→ **Problem statement**: Return each entry exactly, omitting nothing.

* * *

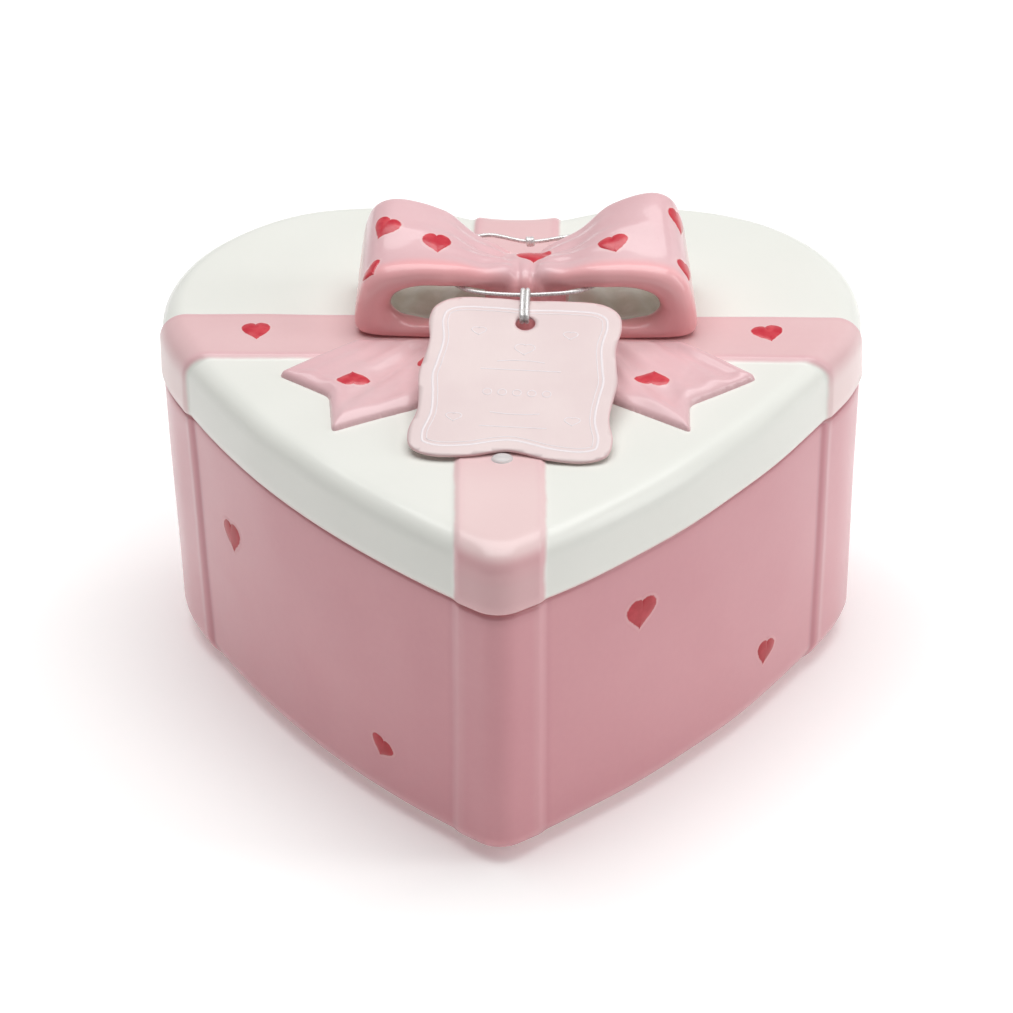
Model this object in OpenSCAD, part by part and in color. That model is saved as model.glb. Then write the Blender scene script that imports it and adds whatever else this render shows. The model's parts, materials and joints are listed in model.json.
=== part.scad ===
// Heart-shaped glazed ceramic box with a wind up music movement in its base.
// The table is the plane z = 0, the heart's tip points along -Y.

/* [Box] */
// Width across the two lobes of the heart
box_w = 150; // [146:1:156]
// Depth from the tip to the back of the lobes
box_d = 146; // [142:1:152]
// Height of the joint between base and lid above the table
joint_z = 62.6; // [62:0.2:66]
// Height of the lid from the joint to its flat top
lid_h = 14.4; // [13:0.2:16]
// Width of the raised ribbon bands
band_w = 18; // [14:1:22]
// Height of the raised ribbon bands
band_t = 0.8; // [0.4:0.1:1.2]
// Middle of the cross band in Y
band_y = 13.3; // [10:0.5:16]

/* [Bow and tag] */
// Thickness of the bow's ribbon
ribbon_t = 3; // [2.4:0.1:3.4]
// Reach of each loop from the middle of the knot
loop_reach = 36; // [33:1:38]
// Height of the loops' crest above the lid
loop_h = 19; // [17:0.5:21]
// Height of the tag
tag_h = 45; // [42:1:46]
// Thickness of the tag's card
tag_t = 0.6; // [0.4:0.1:0.8]
// Diameter of the elastic cord
cord_d = 0.9; // [0.7:0.1:1.0]
// Slope of the resting tag below level, in degrees
tag_slope = 13.4; // [12:0.1:13.6]

/* [Movement] */
// Distance of the winding axis from the middle of the box in X
key_x = -8; // [-10:1:-6]
// Distance of the winding axis from the middle of the box in Y
key_y = 14; // [12:1:16]
// Radius of the winding arbor
arbor_r = 2; // [1.8:0.1:2.1]
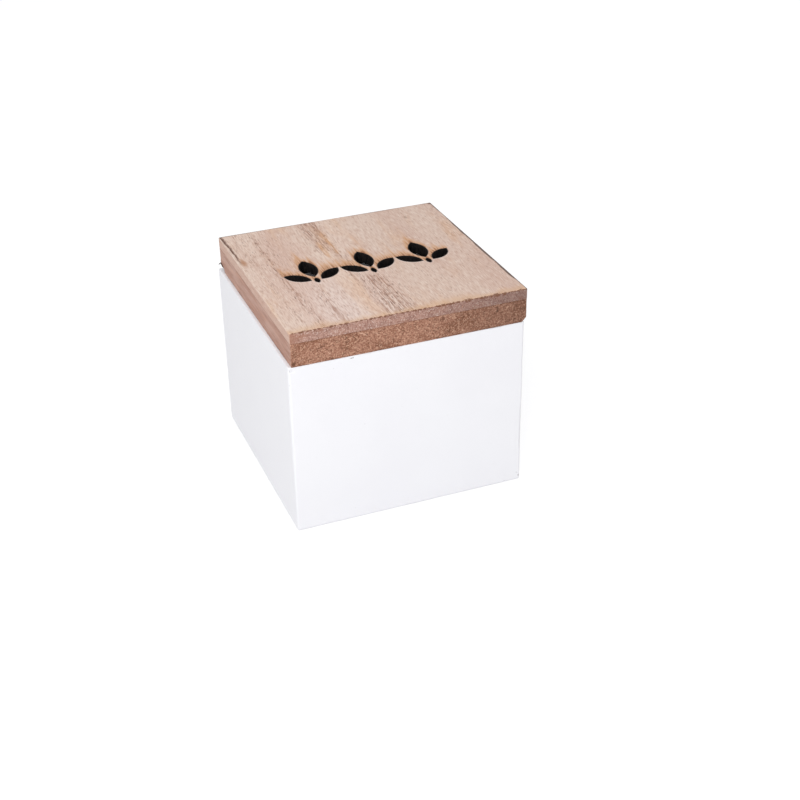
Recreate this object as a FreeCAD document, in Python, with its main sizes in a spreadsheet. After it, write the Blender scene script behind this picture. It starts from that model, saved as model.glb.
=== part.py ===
import FreeCAD, Part

# Square tea box with one compartment and a loose lid.
#
# The body is five painted boards: four walls round a floor panel. The lid is a
# frame of four thick strips under one thin board of light wood, and three leaf
# sprigs are cut right through that board. Four rim strips line the frame and
# hang below it, inside the walls, so that the lid lifts off but can't slide off.
#
# Frame: the origin is the centre of the body's underside, +X is to the right,
# +Y runs from the front to the back and +Z is up. Sizes are in millimetres.

import math
import os

import Sketcher

# alias, value, what it is (millimetres unless the note says otherwise)
SIZES = (
    ("body_width", 100.0, "outside of the body, left to right"),
    ("body_depth", 100.0, "outside of the body, front to back"),
    ("body_height", 75.5, "underside to the top edge of the walls"),
    ("wall_thickness", 6.0, "boards of the four walls"),
    ("floor_thickness", 3.0, "floor panel, flush with the walls' underside"),
    ("body_arris", 1.0, "radius of the body's four upright arrises"),
    ("lid_trim", 0.5, "how much narrower than the body the lid is"),
    ("frame_height", 10.0, "thick lower layer of the lid"),
    ("board_thickness", 4.5, "thin upper layer of the lid"),
    ("lid_arris", 0.8, "radius of the lid's four upright arrises"),
    ("lid_play", 1.2, "gap between rim and walls on each side, lid centred"),
    ("rim_gap_right", 0.2, "what is left of the play on the right, as the loose lid lies"),
    ("rim_gap_front", 0.95, "what is left of the play at the front, as the loose lid lies"),
    ("rim_thickness", 4.0, "strips that line the frame"),
    ("rim_drop", 4.5, "how far the rim hangs below the frame"),
    ("sprig_count", 3, "sprigs in the row, a count"),
    ("sprig_gap", 1.4, "wood left between the tips of two sprigs"),
    ("bridge", 1.2, "wood left between the stem and the leaves"),
    ("bud_length", 16.4, "tall middle leaf"),
    ("bud_width", 7.4, "tall middle leaf, across its belly"),
    ("leaf_length", 12.2, "side leaf"),
    ("leaf_width", 5.8, "side leaf, across its belly"),
    ("leaf_rise", 2.9, "base of a side leaf above the stem's foot"),
    ("leaf_spread", 49.0, "side leaf from upright, degrees"),
    ("stem_length", 4.8, "short pointed stem"),
    ("stem_width", 2.2, "short pointed stem, across its belly"),
)

# Sizes that follow from the driving ones.
INNER_WIDTH = "(sizes.body_width - 2 * sizes.wall_thickness)"
INNER_DEPTH = "(sizes.body_depth - 2 * sizes.wall_thickness)"
LID_WIDTH = "(sizes.body_width - sizes.lid_trim)"
LID_DEPTH = "sizes.body_depth"
RIM_WIDTH = f"({INNER_WIDTH} - 2 * sizes.lid_play)"
RIM_DEPTH = f"({INNER_DEPTH} - 2 * sizes.lid_play)"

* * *

→ **Answer for the task**:
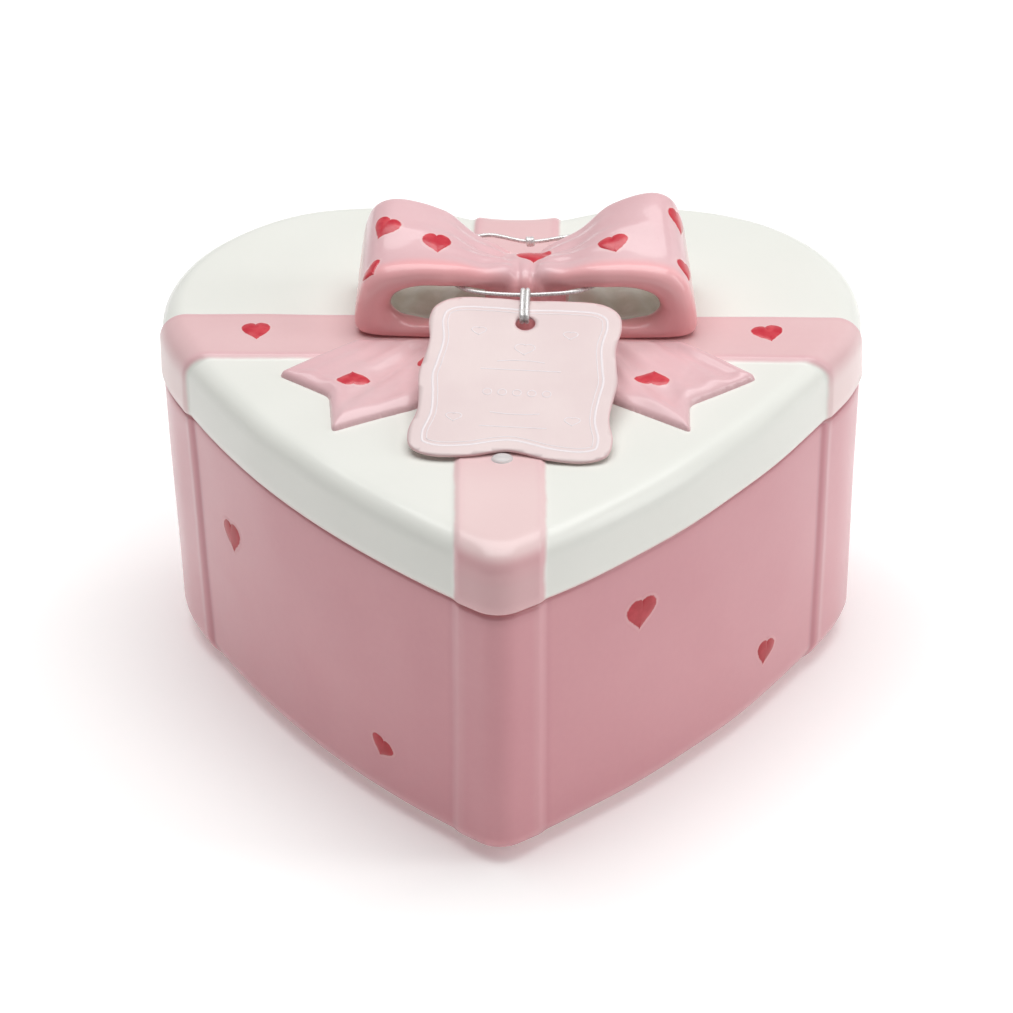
Model this object in OpenSCAD, part by part and in color. That model is saved as model.glb. Then write the Blender scene script that imports it and adds whatever else this render shows. The model's parts, materials and joints are listed in model.json.
=== part.scad ===
// Heart-shaped glazed ceramic box with a wind up music movement in its base.
// The table is the plane z = 0, the heart's tip points along -Y.

/* [Box] */
// Width across the two lobes of the heart
box_w = 150; // [146:1:156]
// Depth from the tip to the back of the lobes
box_d = 146; // [142:1:152]
// Height of the joint between base and lid above the table
joint_z = 62.6; // [62:0.2:66]
// Height of the lid from the joint to its flat top
lid_h = 14.4; // [13:0.2:16]
// Width of the raised ribbon bands
band_w = 18; // [14:1:22]
// Height of the raised ribbon bands
band_t = 0.8; // [0.4:0.1:1.2]
// Middle of the cross band in Y
band_y = 13.3; // [10:0.5:16]

/* [Bow and tag] */
// Thickness of the bow's ribbon
ribbon_t = 3; // [2.4:0.1:3.4]
// Reach of each loop from the middle of the knot
loop_reach = 36; // [33:1:38]
// Height of the loops' crest above the lid
loop_h = 19; // [17:0.5:21]
// Height of the tag
tag_h = 45; // [42:1:46]
// Thickness of the tag's card
tag_t = 0.6; // [0.4:0.1:0.8]
// Diameter of the elastic cord
cord_d = 0.9; // [0.7:0.1:1.0]
// Slope of the resting tag below level, in degrees
tag_slope = 13.4; // [12:0.1:13.6]

/* [Movement] */
// Distance of the winding axis from the middle of the box in X
key_x = -8; // [-10:1:-6]
// Distance of the winding axis from the middle of the box in Y
key_y = 14; // [12:1:16]
// Radius of the winding arbor
arbor_r = 2; // [1.8:0.1:2.1]
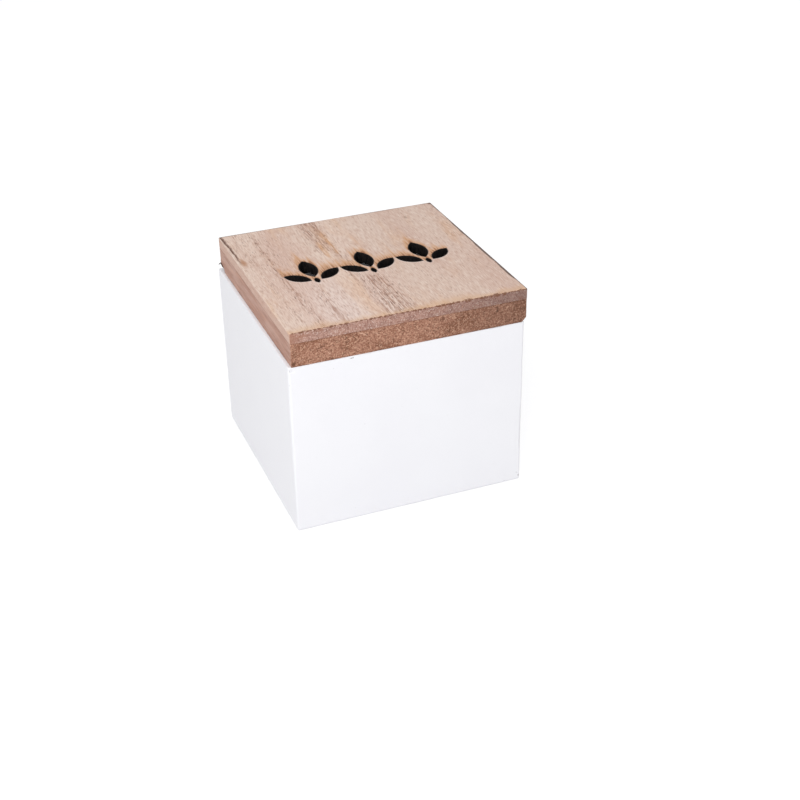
Recreate this object as a FreeCAD document, in Python, with its main sizes in a spreadsheet. After it, write the Blender scene script behind this picture. It starts from that model, saved as model.glb.
=== part.py ===
import FreeCAD, Part

# Square tea box with one compartment and a loose lid.
#
# The body is five painted boards: four walls round a floor panel. The lid is a
# frame of four thick strips under one thin board of light wood, and three leaf
# sprigs are cut right through that board. Four rim strips line the frame and
# hang below it, inside the walls, so that the lid lifts off but can't slide off.
#
# Frame: the origin is the centre of the body's underside, +X is to the right,
# +Y runs from the front to the back and +Z is up. Sizes are in millimetres.

import math
import os

import Sketcher

# alias, value, what it is (millimetres unless the note says otherwise)
SIZES = (
    ("body_width", 100.0, "outside of the body, left to right"),
    ("body_depth", 100.0, "outside of the body, front to back"),
    ("body_height", 75.5, "underside to the top edge of the walls"),
    ("wall_thickness", 6.0, "boards of the four walls"),
    ("floor_thickness", 3.0, "floor panel, flush with the walls' underside"),
    ("body_arris", 1.0, "radius of the body's four upright arrises"),
    ("lid_trim", 0.5, "how much narrower than the body the lid is"),
    ("frame_height", 10.0, "thick lower layer of the lid"),
    ("board_thickness", 4.5, "thin upper layer of the lid"),
    ("lid_arris", 0.8, "radius of the lid's four upright arrises"),
    ("lid_play", 1.2, "gap between rim and walls on each side, lid centred"),
    ("rim_gap_right", 0.2, "what is left of the play on the right, as the loose lid lies"),
    ("rim_gap_front", 0.95, "what is left of the play at the front, as the loose lid lies"),
    ("rim_thickness", 4.0, "strips that line the frame"),
    ("rim_drop", 4.5, "how far the rim hangs below the frame"),
    ("sprig_count", 3, "sprigs in the row, a count"),
    ("sprig_gap", 1.4, "wood left between the tips of two sprigs"),
    ("bridge", 1.2, "wood left between the stem and the leaves"),
    ("bud_length", 16.4, "tall middle leaf"),
    ("bud_width", 7.4, "tall middle leaf, across its belly"),
    ("leaf_length", 12.2, "side leaf"),
    ("leaf_width", 5.8, "side leaf, across its belly"),
    ("leaf_rise", 2.9, "base of a side leaf above the stem's foot"),
    ("leaf_spread", 49.0, "side leaf from upright, degrees"),
    ("stem_length", 4.8, "short pointed stem"),
    ("stem_width", 2.2, "short pointed stem, across its belly"),
)

# Sizes that follow from the driving ones.
INNER_WIDTH = "(sizes.body_width - 2 * sizes.wall_thickness)"
INNER_DEPTH = "(sizes.body_depth - 2 * sizes.wall_thickness)"
LID_WIDTH = "(sizes.body_width - sizes.lid_trim)"
LID_DEPTH = "sizes.body_depth"
RIM_WIDTH = f"({INNER_WIDTH} - 2 * sizes.lid_play)"
RIM_DEPTH = f"({INNER_DEPTH} - 2 * sizes.lid_play)"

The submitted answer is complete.